Philadelphia and Pittsburgh have also passed laws limiting the use of pretextual stops. Minneapolis two years ago began exploring the creation of an unarmed Traffic Safety division that would take traffic law enforcement away from the city’s police department following public safety logic popularized during the 2020 Black Lives Matter uprising; Berkeley has attempted to institute a similar plan but has thus far been stopped by California state law.
A handful of national politicians are beginning to pick up the picture as well — a bill introduced in the US House by Rep. Ritchie Torres of New York would establish a $100 million annual grant program for cities that reassign traffic law enforcement to unarmed officers or technology. The fact that police unions in Pittsburgh and Philadelphia are fighting limitations on their traffic stop powers suggests in itself that the stops serve a purpose aside from public safety.
Whether or not reassigning the work of policing away from police would make a decisive long-term impact remains to be seen.

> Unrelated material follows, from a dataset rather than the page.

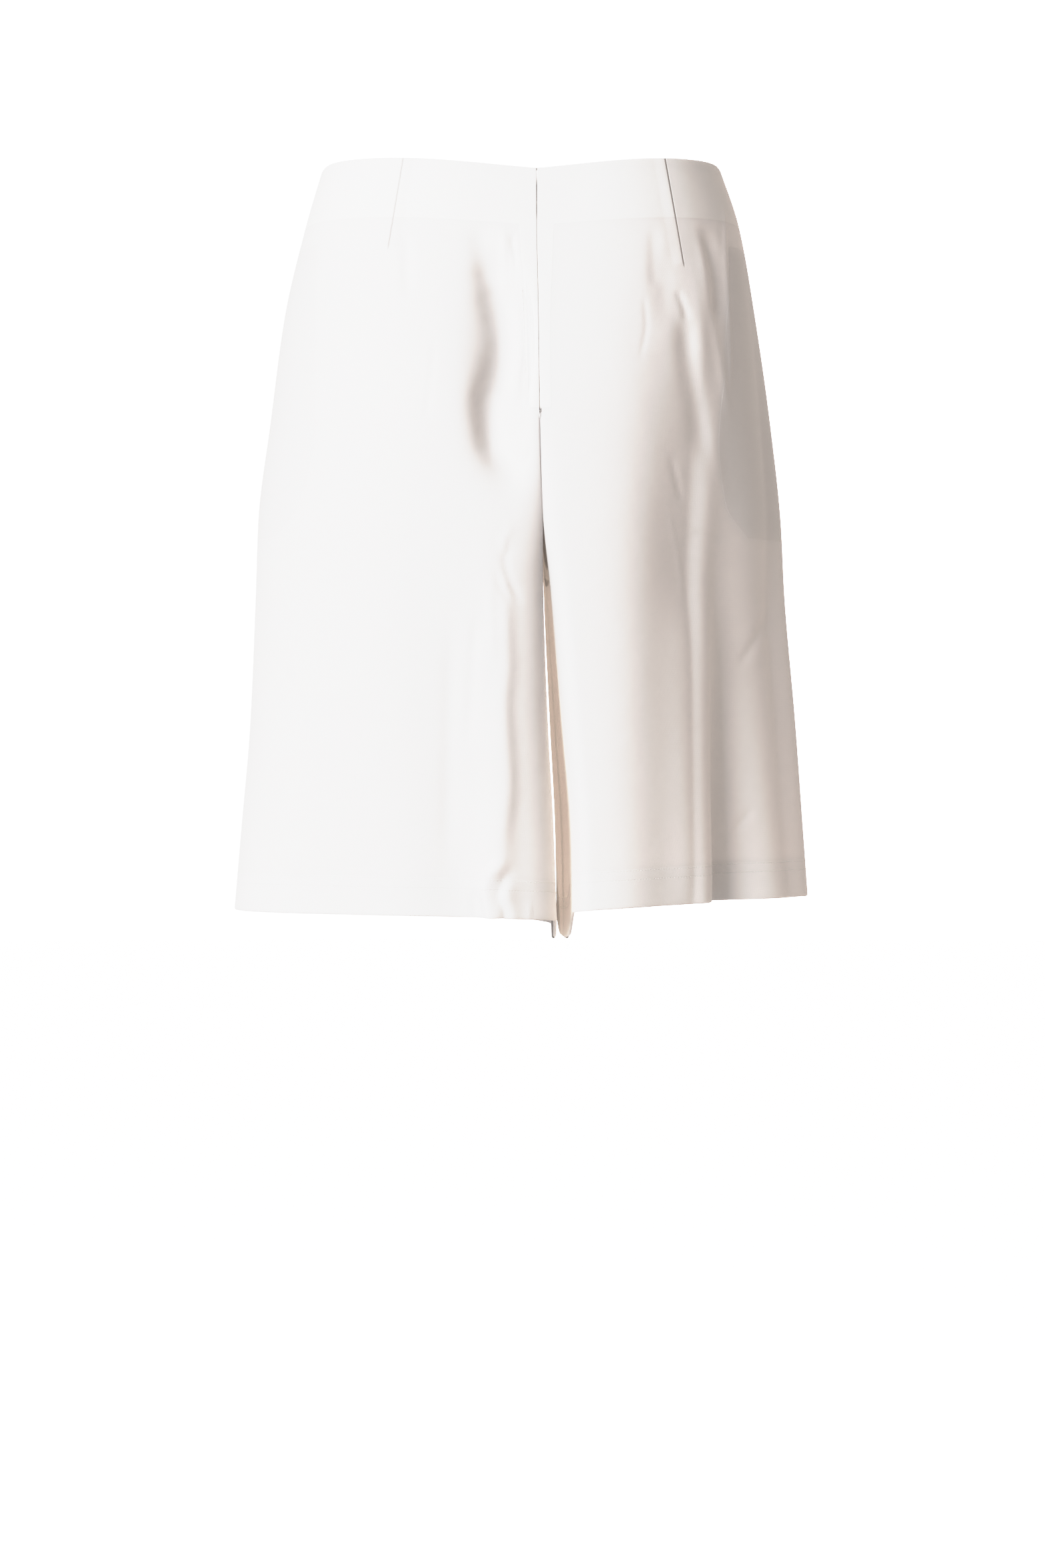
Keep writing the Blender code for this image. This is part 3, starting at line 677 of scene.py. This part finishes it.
def crepe(name, colour, backed_colour):
    """Stretch crepe: a fine pebbled weave with a faint satin sheen, a little uneven over a few
    centimetres, with what lies under it showing through. Over the pocket bag and in the dart's groove it
    takes a painted shade."""
    material = bpy.data.materials.new(name)
    material.use_nodes = True
    tree = material.node_tree
    cut = node(tree, "ShaderNodeUVMap", {}, uv_map="cut")
    place = node(tree, "ShaderNodeTexCoord", {}).node.outputs["Object"]
    pebble = node(tree, "ShaderNodeTexNoise", {"Vector": cut, "Scale": PEBBLES, "Detail": 2})
    ripple = node(tree, "ShaderNodeTexNoise", {"Vector": place, "Scale": RIPPLES, "Detail": 2})
    sag = node(tree, "ShaderNodeTexNoise", {"Vector": place, "Scale": SAGS, "Detail": 1})
    backed, bag_relief_and_shade = field(tree, "backed", -0.3, 0.5), field(tree, "bag_relief_and_shade", -0.3, 0.7)
    turned_up = field(tree, "above_hem", HEM_DEPTH + 0.4, HEM_DEPTH - 0.4)
    sewn = field(tree, "dart_up", -1.0, 4.0)
    dart = product(tree, sewn, product(tree, field(tree, "dart", -0.5, 0.2), field(tree, "dart", 9, 0.5)))
    # The dart's groove: sunk in the relief and darkened with painted shade.
    line = product(tree, sewn, product(tree, field(tree, "dart", -0.9, -0.1), field(tree, "dart", 0.7, -0.1)))
    height = total(
        tree,
        (pebble, 0.00005),
        (threads(tree, cut, CREPE_WEAVE, "X"), 0.00002),
        (threads(tree, cut, CREPE_WEAVE, "Y"), 0.00002),
        (ripple, 0.00035),
        (sag, 0.0012),
        (backed, 0.00012),
        (turned_up, 0.00008),
        (bag_relief_and_shade, 0.0002),
        (dart, 0.0009),
        (line, -0.0005),
    )
    for above in STITCH_ROWS:
        below_row = field(tree, "above_hem", above - 0.5, above)
        dent = product(tree, below_row, field(tree, "above_hem", above + 0.5, above))
        height = total(tree, (height, 1.0), (dent, -0.0001))
    fuller = total(tree, (backed, 0.9), (turned_up, 0.45), (ripple, 0.1), (sag, 0.1))
    # Painted shade: a little over the pocket bag, more in the groove along the dart's line.
    shaded = total(tree, (bag_relief_and_shade, 0.06), (line, 0.5))
    rough = total(tree, (pebble, 0.12), (backed, -0.04))
    rough = node(tree, "ShaderNodeMath", {0: rough, 1: 0.52}, operation="ADD")
    finish_cloth(tree, height, colour, backed_colour, fuller, rough, shaded)
    return material


def panel_marks(panel, place):
    """How far each place lies inside the fields where something backs the cloth, in mm: the facing and
    the zip's tape, the pocket bag. dart is the distance from the dart's line, towards the centre."""
    point, across, down = place
    x, depth = point[..., 0], -point[..., 2]
    backed = FACING_DEPTH - down
    bag_relief_and_shade = dart = dart_up = np.full_like(down, FAR_OUT)
    if panel.face == "back":
        tape = TAPE_SHOWS - abs(panel.width(down) - across)
        backed = np.maximum(backed, np.minimum(tape, SEAT_SEAM_DEPTH - down))
        reach = follow(*zip(*BAG_OUTLINE), (down - BAG_TOP) / (BAG_BOTTOM - BAG_TOP))
        # The pocket bag's field: the cloth over it is raised a little and takes painted shade.
        bag_relief_and_shade = np.minimum(reach - across, 4 * across)
        bag_relief_and_shade = np.minimum(bag_relief_and_shade, np.minimum(down - BAG_TOP, BAG_BOTTOM - down))
        seam = DARTS[panel.leg]
        slope = (seam.tip_x - seam.top_x) / (seam.tip_depth - seam.top_depth)
        dart = (seam.top_x + slope * (depth - seam.top_depth) - x) * np.sign(seam.top_x)
        dart_up = seam.tip_depth - depth
    return {
        "backed": backed,
        "bag_relief_and_shade": bag_relief_and_shade,
        "dart": dart,
        "dart_up": dart_up,
        "above_hem": LENGTH - down,
    }


crepe_white = crepe("crepe_white", CREPE, CREPE_BACKED)
panels = {}
for face, bands, count in (("back", BACK_COLUMNS, BACK_ROWS), ("front", FRONT_COLUMNS, FRONT_ROWS)):
    for leg in ("left", "right"):
        panel = panels[face, leg] = Panel(leg, face)
        columns = turned_edge(0, SEAM_TURN, SEAM_ALLOWANCE, 1, SEAM_GAP) + spaced(bands)
        columns += turned_edge(2, SEAM_TURN, SEAM_ALLOWANCE, -1, SEAM_GAP)
        rows = turned_edge(0, WAIST_TURN, WAIST_ALLOWANCE, 1) + spaced(((1, count),))
        rows += turned_edge(1, HEM_TURN, HEM_ALLOWANCE, -1)
        place = press(panel, columns, rows)
        name = f"{face}_panel_{leg}"
        shell = cut_cloth(name, panel, place, CLOTH, crepe_white, panel_marks(panel, place))
        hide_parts(f"{face}_{leg}")

# ---------------------------------------------------------------------------------------------------
# The waist facing. Four pieces of the same crepe, fused so that they hold the edge, are sewn to the top
# of the panels and turned inside. Their lower edge is overlocked. At the back they stop at the zip.
FACING_TOP, FACING_INSET, FACING_CLOTH = 1.5, 1.7, 0.6
FACING_SIDE, FACING_CENTRE, FACING_AT_ZIP = 0.2, 0.2, 12.3  # how far short of each seam it stops
FACING_COLUMNS, FACING_ROWS = ((0.92, 60),), 20
FACING_CREPE, FACING_THREAD = (0.86, 0.855, 0.84), (0.9, 0.895, 0.885)
OVERLOCK = 4.5  # width of the overlocked edge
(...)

But if limiting the police officers’ ability to make arbitrary stops is important because it limits their ability to spin those stops into other charges and fines, it’s also important because there is scant evidence that any other sort of police reform measure effectively cuts down on police violence. The officers who beat Nichols were all black. They wore body cameras. They were armed, but they didn’t use their guns. None of it mattered.
“Police are trained to read the need for force in most situations,” Ervin said. “That is actually core to what their function is. It’s the actual act of policing that leads to the violent police encounter. Yes, it’s the cops, but more it’s doing cop work.”